Day 6 – Oaxaca to Mexico City / Puebla

Option A: return to Mexico City and take a 2-hour bus to Puebla — a UNESCO-listed colonial city famous for its talavera tiles (hand-painted blue-and-white ceramics covering buildings and churches), mole poblano (the complex chile-chocolate-spice sauce), and chiles en nogada (in season August–September).

Walk the historic centre: Puebla Cathedral, the Barrio del Artista, and the streets lined with talavera-tiled facades. Dinner: try mole negro or mole coloradito at a traditional Oaxacan-Pueblan restaurant.

Option B: spend the full day in Oaxaca visiting the Tule Tree (2,000-year-old ahuehuete cypress, possibly the world’s largest tree by circumference), the Mitla ruins (Zapotec-Mixtec ceremonial centre), and the dramatic Hierve el Agua petrified waterfalls.

Day 7 – Departure from Mexico City

Return to Mexico City by bus or short flight, and depart from Benito Juárez International Airport (MEX).

If time before departure: the Coyoacán neighbourhood (Diego Rivera and Frida Kahlo’s stomping ground — a bohemian, tree-lined area with weekend craft markets, fantastic cafés, and the León Trotsky Museum), or a final morning in the Centro Histórico.


Practical Notes

Getting around: Mexico City’s Metro is excellent, cheap (€0.30 per trip), and covers all the main areas. Uber and InDriver are safe and essential for non-Metro trips. For intercity travel: ADO buses (first-class, comfortable, reliable) for Oaxaca (6 hours from CDMX) or Puebla (2 hours); or domestic flights.

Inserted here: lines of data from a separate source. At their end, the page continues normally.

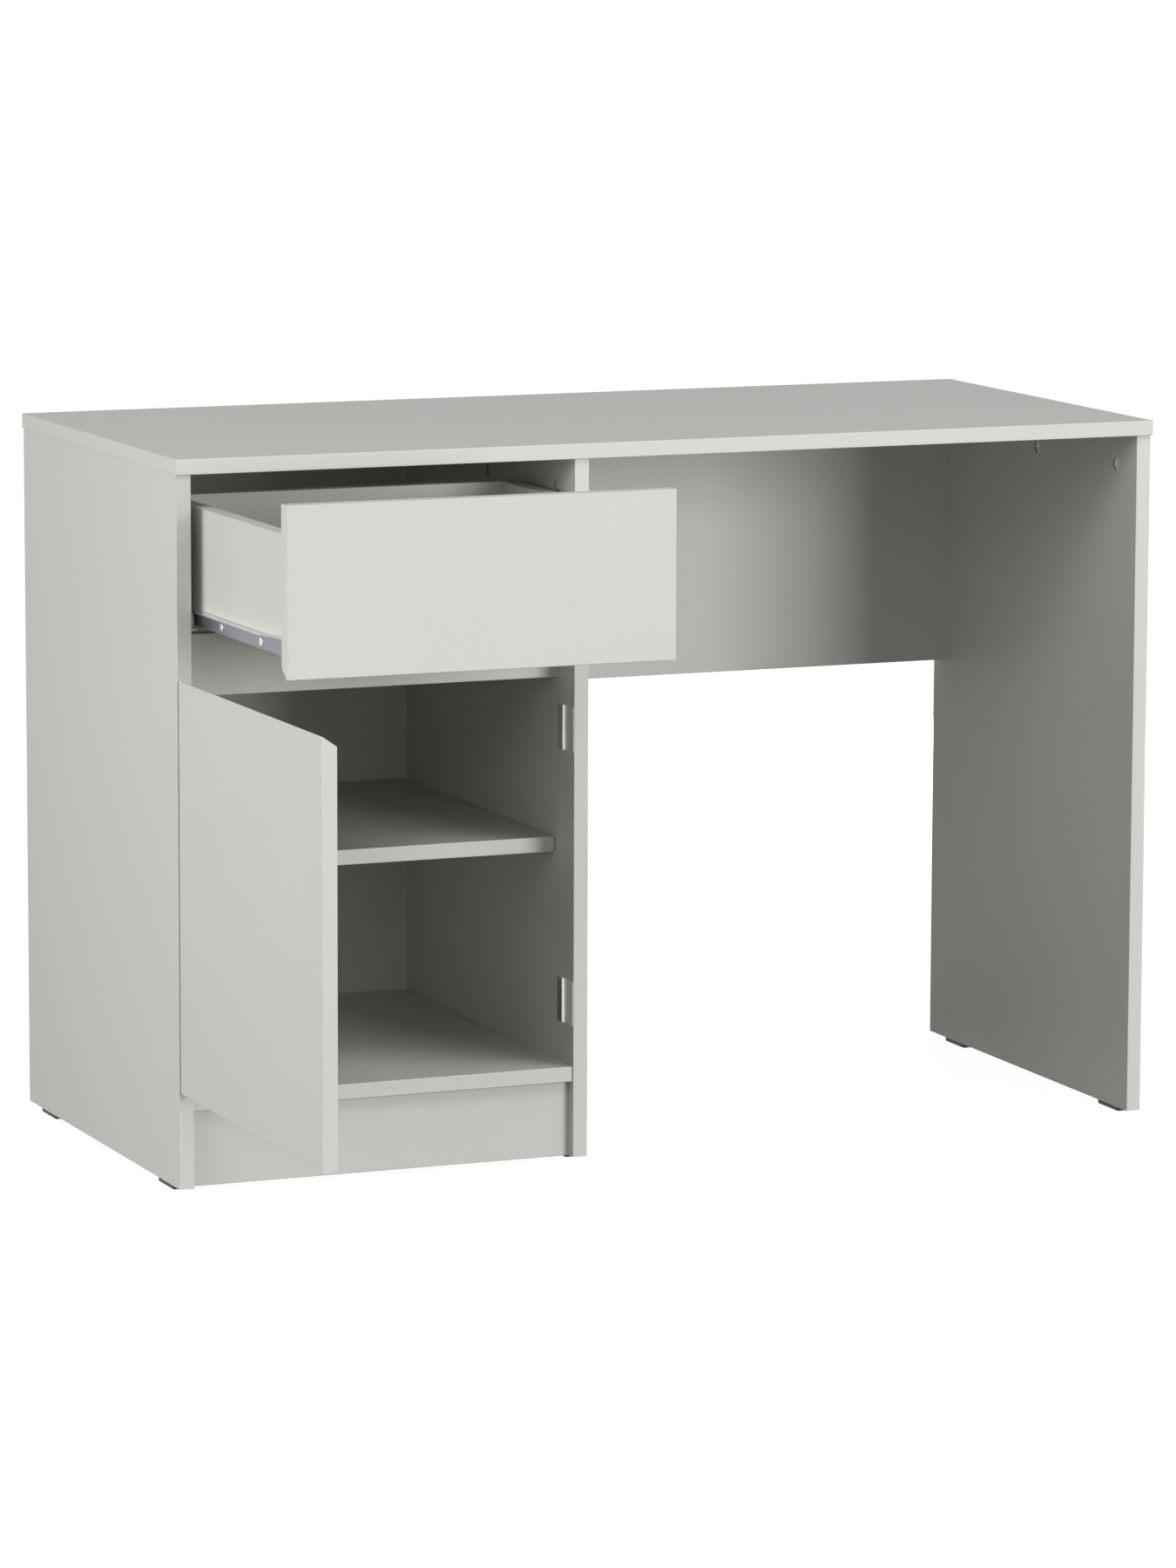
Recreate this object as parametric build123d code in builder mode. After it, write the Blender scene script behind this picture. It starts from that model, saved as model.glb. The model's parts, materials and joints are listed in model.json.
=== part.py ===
from build123d import *
import os

os.makedirs("parts", exist_ok=True)

# Writing desk: a knee space on the right, and on the left a cabinet that holds one drawer
# above one door. Millimetres. X runs along the desk to the right, Y to the rear, Z up.
# The origin is on the floor, at the centre of the box around the desk as it stands here:
# drawer pulled out, door open at a right angle.

# ---------------------------------------------------------------- driving sizes
# Desk as a whole
desk_width = 1100.0
desk_depth = 500.0
desk_height = 754.0
board = 16.0  # thickness of every coated board
edge_radius = 0.8
top_side_overhang = 1.0
top_front_overhang = 4.0
top_rear_overhang = 2.0

# Cabinet and knee space
cabinet_width = 418.0  # clear width between the left and middle panels
plinth_height = 80.0
plinth_recess = 11.0
bottom_recess = 2.0
lower_space_height = 220.0  # clear height under the shelf
shelf_recess = 50.0
shelf_side_gap = 1.0
shelf_rear_gap = 2.0
rail_height = 64.0
rail_recess = 40.0
rail_lap = 7.5  # how far the drawer front laps over the rail
modesty_height = 300.0
modesty_inset = 11.0
back_thickness = 3.0
back_inset = 10.0
groove_depth = 6.0
groove_clearance = 0.1
groove_end_gap = 0.5

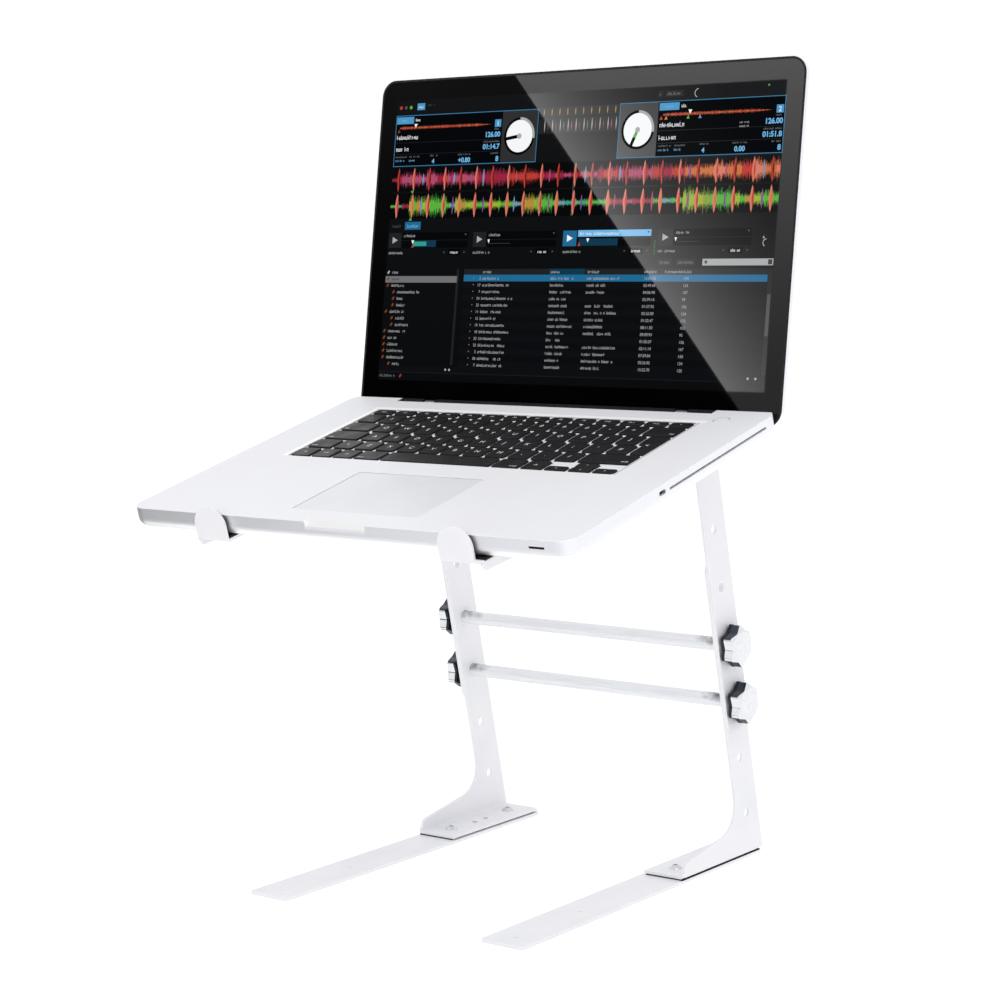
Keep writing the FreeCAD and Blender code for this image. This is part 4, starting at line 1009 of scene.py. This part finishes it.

Safety: Mexico City and Oaxaca are both generally safe for tourists who exercise standard urban awareness. Avoid flashing valuables, use Uber rather than hailing street taxis, and stay in the established tourist areas of both cities.

Best time: October–April. Summer brings rain (July–September — heavy afternoon downpours in CDMX). Oaxaca has its best weather October–May.

Food rule: Eat at the markets and street stands. Mexico’s Michelin-starred chefs frequently cite street food as their biggest influence — because it’s genuinely extraordinary.